My main memory of perl (I used it for CGI and local CLI tooling back in the day) was that it was usually very terse, to the point of being a write-only language. I learned an important lesson with it: the more clever you feel writing code, the more you are likely to hate maintaining it after a few months away!


There was a long time period (IMHO good few years in early 2000s) where Python looked better on paper but Perl was still better for production.

All the Perl libraries for doing certain things (db access, web stuff, process management) were "actually battle tested" and worked well even if they were utterly unreadable. Python looked a lot nicer but when you tried to do any real work with it everything seemed to leak memory or give you continuous paper cuts - and it was a lot slower.

I made the switch to Python eventually but it took a while.


> (IMHO good few years in early 2000s)

That tallies with when I was using Perl (late 90s / early 00s). Python was very much on the up in that time but I didn't feel compelled to switch, then DayJob and personal projects took me away from such thing completely (DayJob was Windows/VB6/IIS/ASP based, home web stuff went PHP for a while and admin stuff to Bash).


Perl also has the motto "there's more than one way to do it".

https://en.wikipedia.org/wiki/There%27s_more_than_one_way_to...


This is also the motto I learned. This would explain Python's motto of "There Is Only One Way to Do It".

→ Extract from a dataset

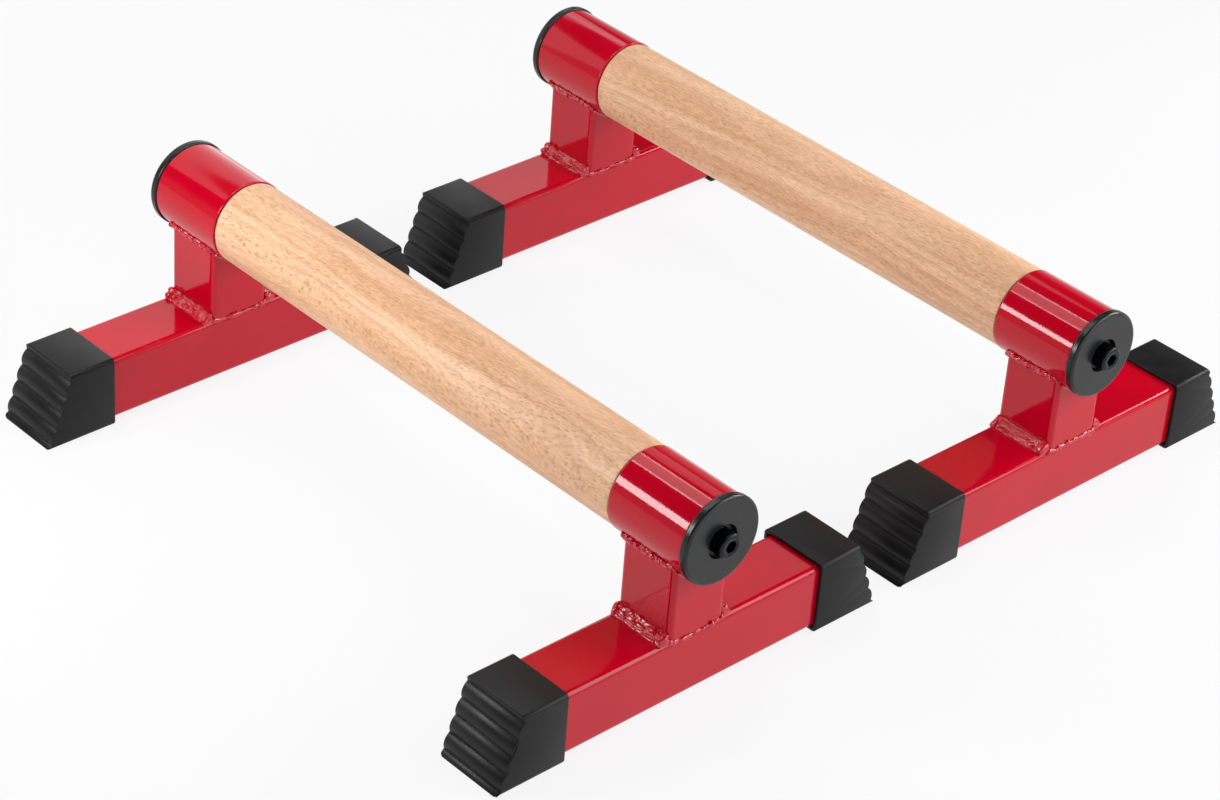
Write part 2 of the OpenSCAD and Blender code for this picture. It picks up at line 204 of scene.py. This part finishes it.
def beech(name, pith, tilt, seed):
    """Turned and sanded beech under thin matt lacquer: soft growth rings, and short dark ray flecks."""
    material, tree = new_material(name)
    place = add(tree, "ShaderNodeTexCoord").outputs["Object"]

    # The log's own frame: its pith lies beside the rail, and the rings wander a little along it
    drift_place = add(tree, "ShaderNodeMapping", {"Vector": place, "Location": (seed, 0, 0),
                                                  "Scale": (7, 30, 30)})
    drift = add(tree, "ShaderNodeTexNoise", {"Vector": drift_place.outputs[0], "Scale": 1.0, "Detail": 2.0})
    sway = add(tree, "ShaderNodeVectorMath", {0: drift.outputs["Color"], 1: (0.5, 0.5, 0.5)},
               operation="SUBTRACT")
    wander = add(tree, "ShaderNodeVectorMath", {0: sway.outputs[0], 1: (0.0, RING_WANDER, RING_WANDER)},
                 operation="MULTIPLY")
    bent = add(tree, "ShaderNodeVectorMath", {0: place, 1: wander.outputs[0]})
    log_frame = add(tree, "ShaderNodeMapping", {"Vector": bent.outputs[0], "Location": pith, "Rotation": tilt},
                    vector_type="TEXTURE").outputs[0]
    axes = add(tree, "ShaderNodeSeparateXYZ", {0: log_frame})
    along, across, deep = axes.outputs[0], axes.outputs[1], axes.outputs[2]
    flat = add(tree, "ShaderNodeCombineXYZ", {1: across, 2: deep})
    radius = add(tree, "ShaderNodeVectorMath", {0: flat.outputs[0]}, operation="LENGTH").outputs["Value"]
    angle = add(tree, "ShaderNodeMath", {0: deep, 1: across}, operation="ARCTAN2")

    # Growth rings: pale early wood that darkens slowly to a soft late line, stronger in some places
    rings_out = add(tree, "ShaderNodeMath", {0: radius, 1: RING_WIDTH}, operation="DIVIDE")
    ring = add(tree, "ShaderNodeMath", {0: rings_out.outputs[0]}, operation="FRACT")
    darkening = add(tree, "ShaderNodeMapRange", {"Value": ring.outputs[0], "From Min": 0.2, "From Max": 0.9},
                    interpolation_type="SMOOTHERSTEP")
    ending = add(tree, "ShaderNodeMapRange", {"Value": ring.outputs[0], "From Min": 0.9, "From Max": 1.0,
                                              "To Min": 1.0, "To Max": 0.0})
    late = add(tree, "ShaderNodeMath", {0: darkening.outputs[0], 1: ending.outputs[0]}, operation="MULTIPLY")
    season_place = add(tree, "ShaderNodeMapping", {"Vector": place, "Location": (seed * 3, 0, 0),
                                                   "Scale": (9, 40, 40)})
    season = add(tree, "ShaderNodeTexNoise", {"Vector": season_place.outputs[0], "Scale": 1.0, "Detail": 3.0})
    strength = add(tree, "ShaderNodeMapRange", {"Value": season.outputs[0], "From Min": 0.38, "From Max": 0.68,
                                                "To Min": 0.04, "To Max": 0.5})
    ring_dark = add(tree, "ShaderNodeMath", {0: late.outputs[0], 1: strength.outputs[0]}, operation="MULTIPLY")

    # Ray flecks: thin blades that point at the pith, short lines on one face and flakes on another
    blade_along = add(tree, "ShaderNodeMath", {0: along, 1: 1 / FLECK_LENGTH}, operation="MULTIPLY")
    blade_round = add(tree, "ShaderNodeMath", {0: angle.outputs[0], 1: FLECKS_PER_RADIAN},
                      operation="MULTIPLY")
    blade_deep = add(tree, "ShaderNodeMath", {0: radius, 1: 1 / FLECK_DEPTH}, operation="MULTIPLY")
    blade_place = add(tree, "ShaderNodeCombineXYZ", {0: blade_along.outputs[0], 1: blade_round.outputs[0],
                                                     2: blade_deep.outputs[0]})
    blades = add(tree, "ShaderNodeTexVoronoi", {"Vector": blade_place.outputs[0], "Scale": 1.0,
                                                "Randomness": 1.0}, feature="F1")
    blade = add(tree, "ShaderNodeMapRange", {"Value": blades.outputs["Distance"], "From Min": 0.16,
                                             "From Max": 0.44, "To Min": 1.0, "To Max": 0.0})
    patch_place = add(tree, "ShaderNodeMapping", {"Vector": place, "Location": (seed * 5, 0, 0),
                                                  "Scale": (18, 70, 70)})
    patches = add(tree, "ShaderNodeTexNoise", {"Vector": patch_place.outputs[0], "Scale": 1.0, "Detail": 3.0})
    patch = add(tree, "ShaderNodeMapRange", {"Value": patches.outputs[0], "From Min": 0.36, "From Max": 0.62,
                                             "To Min": 0.24, "To Max": 0.55})
    fleck = add(tree, "ShaderNodeMath", {0: blade.outputs[0], 1: patch.outputs[0]}, operation="MULTIPLY")

    # Fibres: very fine streaks along the grain, and broad bands of warmer and paler wood
    fibre_place = add(tree, "ShaderNodeMapping", {"Vector": log_frame, "Location": (0.0, 0, 0),
                                                  "Scale": (170, 1500, 1500)})
    fibre = add(tree, "ShaderNodeTexNoise", {"Vector": fibre_place.outputs[0], "Scale": 1.0, "Detail": 4.0})
    band_place = add(tree, "ShaderNodeMapping", {"Vector": log_frame, "Location": (seed * 7, 0, 0),
                                                 "Scale": (5, 70, 70)})
    bands = add(tree, "ShaderNodeTexNoise", {"Vector": band_place.outputs[0], "Scale": 1.0, "Detail": 3.0})
    band = add(tree, "ShaderNodeMapRange", {"Value": bands.outputs[0], "From Min": 0.36, "From Max": 0.64})
    ground = add(tree, "ShaderNodeMix", {0: band.outputs[0], 6: srgb("#D2A27D"), 7: srgb("#E2B895")},
                 data_type="RGBA")
    ringed = add(tree, "ShaderNodeMix", {0: ring_dark.outputs[0], 6: ground.outputs[2], 7: srgb("#B9855A")},
                 data_type="RGBA")
    flecked = add(tree, "ShaderNodeMix", {0: fleck.outputs[0], 6: ringed.outputs[2], 7: srgb("#9C6A44")},
                  data_type="RGBA")
    shade = add(tree, "ShaderNodeMapRange", {"Value": fibre.outputs[0], "From Min": 0.32, "From Max": 0.68,
                                             "To Min": 0.82, "To Max": 1.13})
    wood = add(tree, "ShaderNodeVectorMath", {0: flecked.outputs[2], "Scale": shade.outputs[0]},
               operation="SCALE")
    relief = add(tree, "ShaderNodeMath", {0: fibre.outputs[0], 1: fleck.outputs[0]}, operation="SUBTRACT")
    pores = add(tree, "ShaderNodeBump", {"Height": relief.outputs[0], "Strength": 0.5, "Distance": 0.03 * MM})
    lacquer = add(tree, "ShaderNodeBsdfPrincipled", {"Base Color": wood.outputs[0], "Roughness": 0.52,
                                                     "IOR": 1.45, "Normal": pores.outputs[0]})
    add(tree, "ShaderNodeOutputMaterial", {"Surface": lacquer.outputs[0]})
    return material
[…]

(It's a joke due from this page: http://james-iry.blogspot.com/2009/05/brief-incomplete-and-m..., actual motto is "there should be one -- and preferably only one -- obvious way to do it")


What's wrong with printing to stderr in python?


Agreed!

In fact, I think this makes it so all print() calls by default write to stderr:

  >>> import sys, functools, builtins
  >>> real_print = print
  >>> builtins.print = functools.partial(real_print, file=sys.stderr)
  >>> print("Hello")
  Hello


Or use logging module as you should, which prints to stderr by default.

    import logging
    logging.basicConfig()

    logging.info('something happened')


The problem for me with logging is that it's slow for production code:

Python 2.7.15 Linux (logging is 60x slower):

  [root@hbtest ~]# py -m timeit -s 'import logging' "logging.info('something happened')"
  1000000 loops, best of 3: 1.31 usec per loop

  [root@hbtest ~]# py -m timeit -s 'import sys; debug = False' "if debug: print >>sys.stderr, 'something happened'"
  10000000 loops, best of 3: 0.0216 usec per loop
Python 2.7.15 OSX (logging is 71x slower):

  $ py -m timeit -s 'import logging' "logging.info('something happened')"
  1000000 loops, best of 3: 0.925 usec per loop

  [jim@mbp hbrel]$ py -m timeit -s 'import sys; debug = False' "if debug: print >>sys.stderr, 'something happened'"
  100000000 loops, best of 3: 0.013 usec per loop
Python 3.6.8 Linux (logging is 99x slower):

  [root@hbtest ~]# python3 -m timeit -s 'import logging' "logging.info('something happened')"
  1000000 loops, best of 3: 1.62 usec per loop

  [root@hbtest ~]# python3 -m timeit -s 'import sys; debug = False' "if debug: print >>sys.stderr, 'something happened'"
  100000000 loops, best of 3: 0.0163 usec per loop
And, as usual, Python 3 is 25% slower than Python 2 for the logging case (but 2x faster for the noop if debug case). I hope the recent efforts to increase Python 3 performance are successful.


Microseconds are not important unless in a very tight loop. Avoid there and/or make a shortcut beforehand.


And we don't know why tus666 wants to print to stderr, nor what the issue was with Python, so this digression seems built on sand.


I don't think I follow the stderr comment. Isn't it just:

Perl

    print STDERR "foo"
Python

    print(file=sys.stderr, "foo")
Those look fairly similar. I prefer that print() is obviously a function call and file is a named parameter so the purpose is clear.


Well in Perl there is...

warn("foo")

In Python you have to at least:

- remember not to forget to import sys - remember the file= syntax for the print statement - type about 10 extra characters

Bunch of annoying stuff when you are hurriedly debugging something...


The file=sys.stderr came with Python 3. Because of that, I tend to see sys.stderr.write("foo\n") more often.


Python 2 was even more terse with it's print statement

    print >>sys.stderr, "foo"


Or, on the first Python3 releases, do you want to output binary data at all?